Data segment:
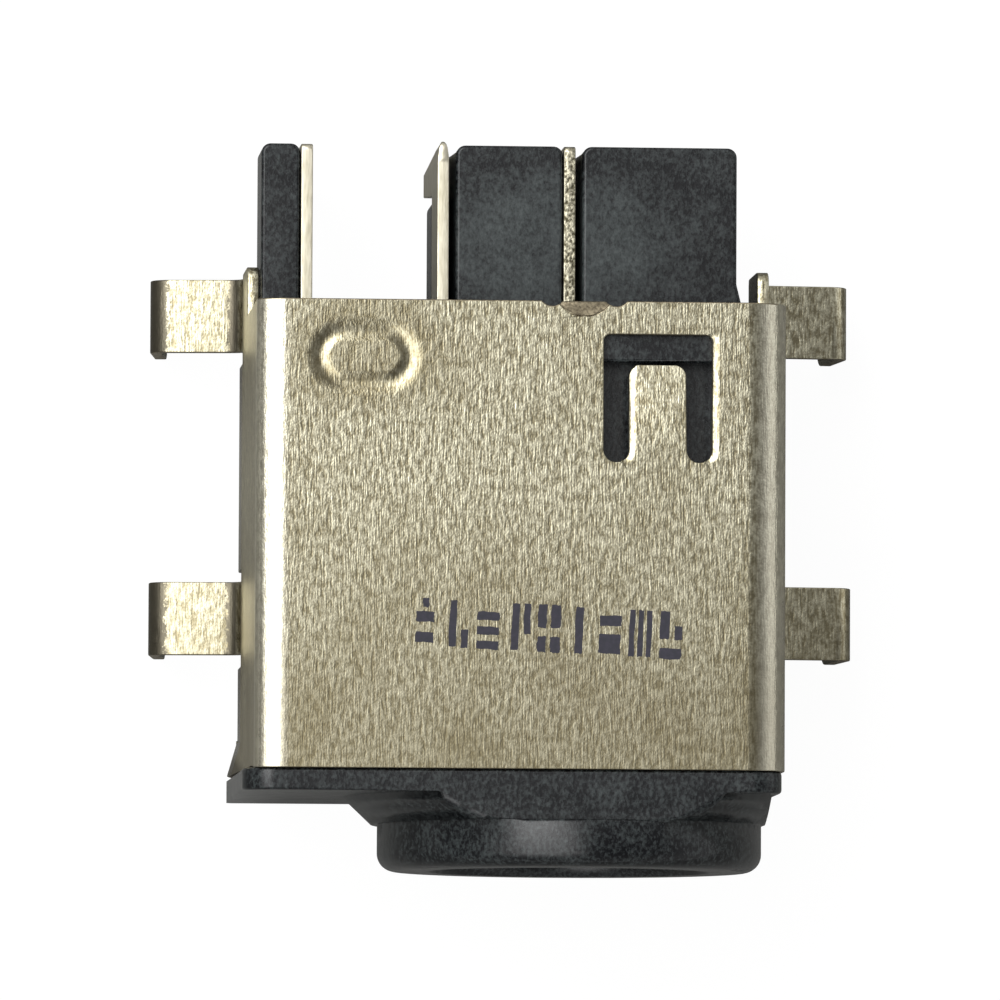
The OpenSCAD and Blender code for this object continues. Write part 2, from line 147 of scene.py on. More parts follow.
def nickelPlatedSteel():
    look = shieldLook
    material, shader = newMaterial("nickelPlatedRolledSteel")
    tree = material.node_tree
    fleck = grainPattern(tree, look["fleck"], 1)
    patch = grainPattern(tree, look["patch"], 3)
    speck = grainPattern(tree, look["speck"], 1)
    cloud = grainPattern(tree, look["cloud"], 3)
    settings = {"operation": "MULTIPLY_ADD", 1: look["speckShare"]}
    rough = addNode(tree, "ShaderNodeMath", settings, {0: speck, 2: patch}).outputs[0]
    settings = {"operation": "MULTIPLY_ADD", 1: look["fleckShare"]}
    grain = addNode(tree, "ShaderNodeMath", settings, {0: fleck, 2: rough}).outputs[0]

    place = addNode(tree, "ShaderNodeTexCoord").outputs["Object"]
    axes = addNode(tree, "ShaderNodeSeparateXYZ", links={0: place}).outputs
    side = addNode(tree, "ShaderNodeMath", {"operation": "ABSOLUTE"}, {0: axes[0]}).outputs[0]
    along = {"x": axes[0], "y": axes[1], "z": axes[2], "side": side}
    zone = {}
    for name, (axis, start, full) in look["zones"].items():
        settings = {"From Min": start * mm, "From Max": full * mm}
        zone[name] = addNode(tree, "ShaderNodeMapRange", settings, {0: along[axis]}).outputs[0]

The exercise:
Output the whole listing above again, word for word.

Written answer:
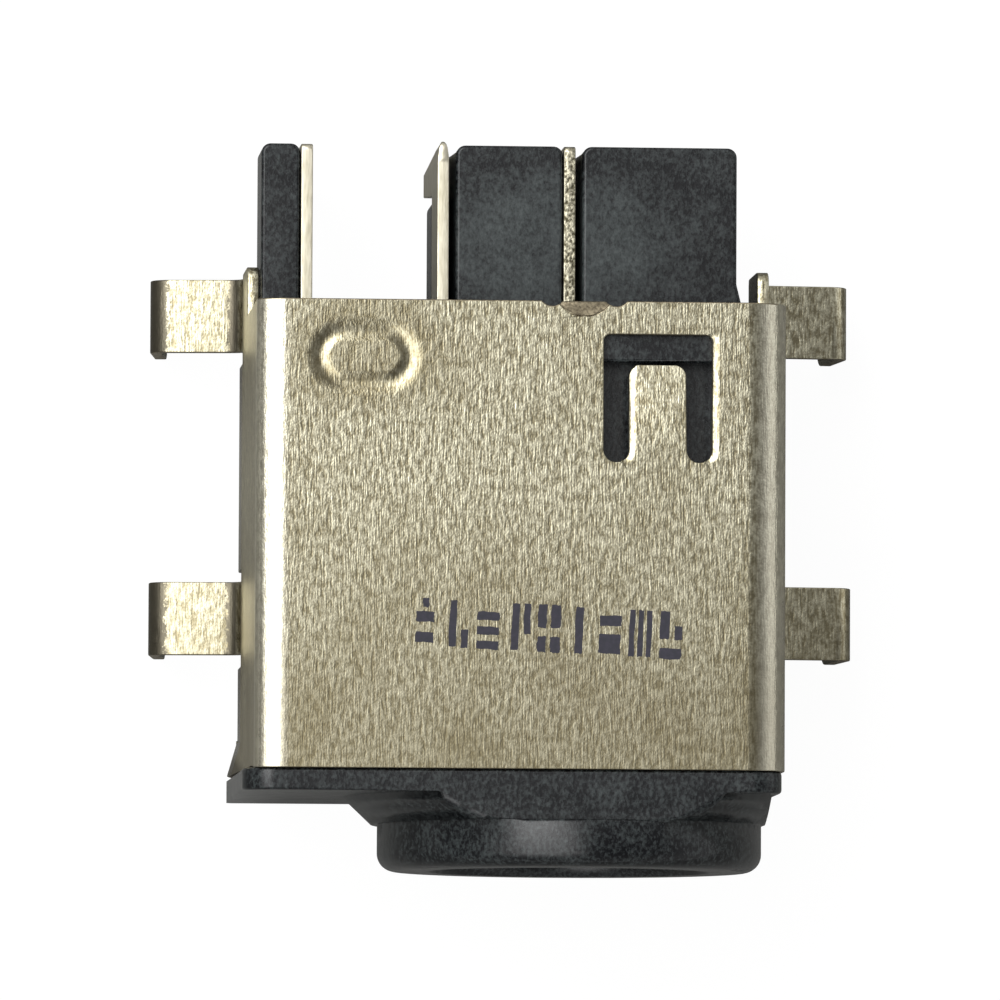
The OpenSCAD and Blender code for this object continues. Write part 2, from line 147 of scene.py on. More parts follow.
def nickelPlatedSteel():
    look = shieldLook
    material, shader = newMaterial("nickelPlatedRolledSteel")
    tree = material.node_tree
    fleck = grainPattern(tree, look["fleck"], 1)
    patch = grainPattern(tree, look["patch"], 3)
    speck = grainPattern(tree, look["speck"], 1)
    cloud = grainPattern(tree, look["cloud"], 3)
    settings = {"operation": "MULTIPLY_ADD", 1: look["speckShare"]}
    rough = addNode(tree, "ShaderNodeMath", settings, {0: speck, 2: patch}).outputs[0]
    settings = {"operation": "MULTIPLY_ADD", 1: look["fleckShare"]}
    grain = addNode(tree, "ShaderNodeMath", settings, {0: fleck, 2: rough}).outputs[0]

    place = addNode(tree, "ShaderNodeTexCoord").outputs["Object"]
    axes = addNode(tree, "ShaderNodeSeparateXYZ", links={0: place}).outputs
    side = addNode(tree, "ShaderNodeMath", {"operation": "ABSOLUTE"}, {0: axes[0]}).outputs[0]
    along = {"x": axes[0], "y": axes[1], "z": axes[2], "side": side}
    zone = {}
    for name, (axis, start, full) in look["zones"].items():
        settings = {"From Min": start * mm, "From Max": full * mm}
        zone[name] = addNode(tree, "ShaderNodeMapRange", settings, {0: along[axis]}).outputs[0]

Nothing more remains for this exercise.